Anyway, amid all this innovation you’ve got to appreciate the unapologetically poor design of the Uberhood, which I’ve featured before on this blog:
I should really get one of these for my Jones bars.
Speaking of products I’ve been trying, remember the Renovo?
And remember how I said I’d conduct a thorough investigation into why it’s creaking?
Well, it’s a long story, but the sort version is that instead Renovo are going to take the bike back and figure it out for me. Then once they have I’ll report back and let you know. In the meantime I’ll refrain from speculating as to the cause, and for the time being consider the test on hold.

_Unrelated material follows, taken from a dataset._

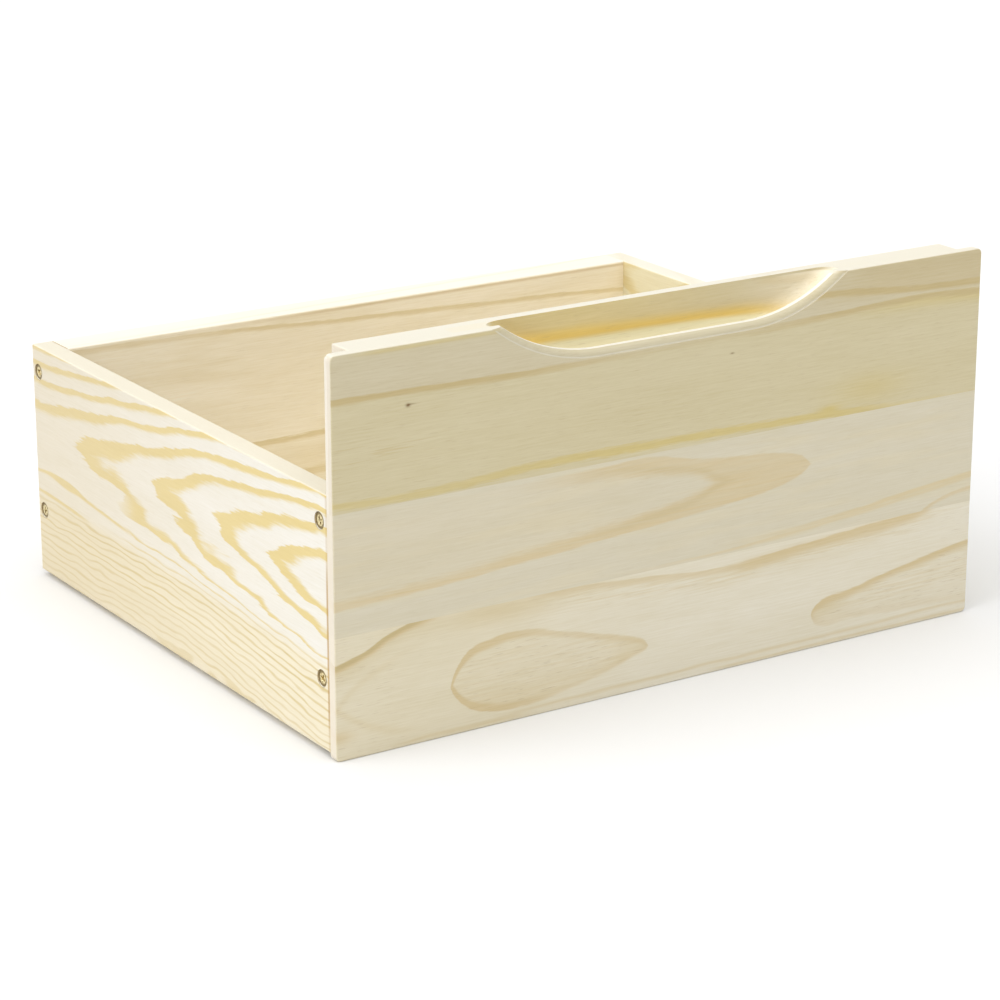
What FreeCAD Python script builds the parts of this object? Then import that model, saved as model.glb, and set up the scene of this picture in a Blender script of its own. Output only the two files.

At this point I’d like to point out that by the time my environmentally sustainable wooden bicycle is done flying back and forth across the country it will have the carbon footprint of a herd of yetis.
(And that’s not even accounting for all the crabon fiber on the bike.)
As for the Jones bars:
I continue to love them, and even though I think my position’s working well as is I’m still going to try a shorter stem in deference to their philosophy. Hey, maybe they’ll feel even better that way, who knows? I’m nothing if not open minded.
And there you have it.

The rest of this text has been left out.